That's what I would be concerned about. If they are frightened enough, they may just leave Then the poor baby would be an orphan. I wouldn't want to rock the boat too much until he fledges.


----------



## spirit wings (Mar 29, 2008)

If the hen lays eggs again there, pick them up and toss them.


----------



## Jay3 (May 4, 2008)

I wouldn't toss them without replacing them.


----------



## spirit wings (Mar 29, 2008)

Jay3 said:


> I wouldn't toss them without replacing them.


either way is fine, not having eggs would keep their attention on the squeaker if he is still with them at that time. And if they are moving why enourage sitting. they/cock bird won't leave their baby because the eggs disappeared.


----------



## Jay3 (May 4, 2008)

She would just lay again right away. She doesn't need that. And they could leave and start another nest somewhere else if the eggs are being taken. The baby is better off if they are nesting close by. And anyway, it's just as easy to replace the eggs. Not a big deal.


----------



## spirit wings (Mar 29, 2008)

Jay3 said:


> She would just lay again right away. She doesn't need that. And they could leave and start another nest somewhere else if the eggs are being taken. The baby is better off if they are nesting close by. And anyway, it's just as easy to replace the eggs. Not a big deal.

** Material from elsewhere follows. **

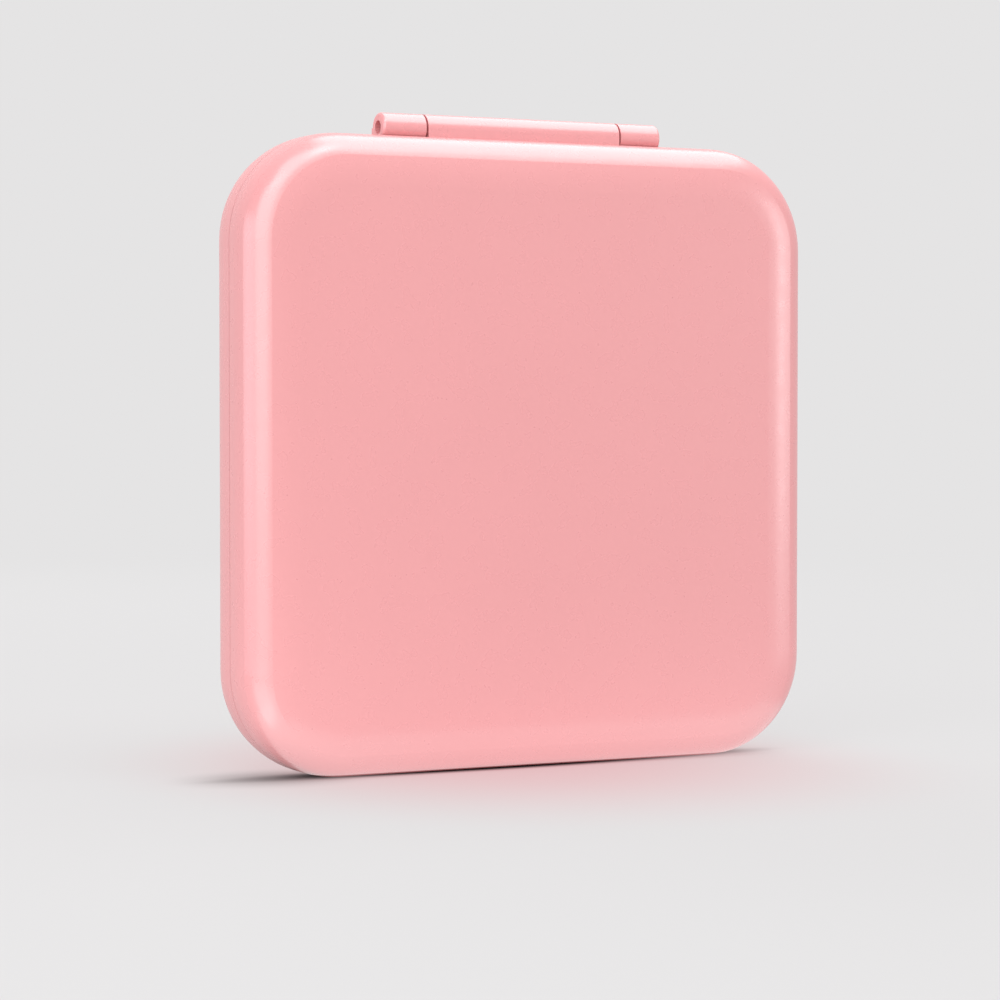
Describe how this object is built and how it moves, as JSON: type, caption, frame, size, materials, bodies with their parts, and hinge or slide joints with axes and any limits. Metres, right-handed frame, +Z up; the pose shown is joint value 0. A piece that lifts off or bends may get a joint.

no they don't,(usually) I have taken eggs plenty of times before the "19" days were up and they don't lay right away..a few weeks perhaps. They also pay MORE attention to the baby esp the hen as she goes back to that duty rather than thinking of a new nest. I have taken eggs away for this purpose, some hens stop paying attention to their young when the eggs come..so taking them lets her go back to the young one/s there..they seem to lay about two weeks after the eggs are taken.. but all these scenerios are what if... more likely they both not just the cock will be attentive when the eggs are taken and tossed without replacements.. the point is for them not to be there when they move.


----------



## Jay3 (May 4, 2008)

Yes they do. They will often lay within 10 days. That is the purpose of using the fake eggs. If they weren't going to lay again and keep doing that, which can deplete the hen of calcium, then they wouldn't make them, or sell them. People who don't want their hens becoming calcium depleted use the fake eggs. 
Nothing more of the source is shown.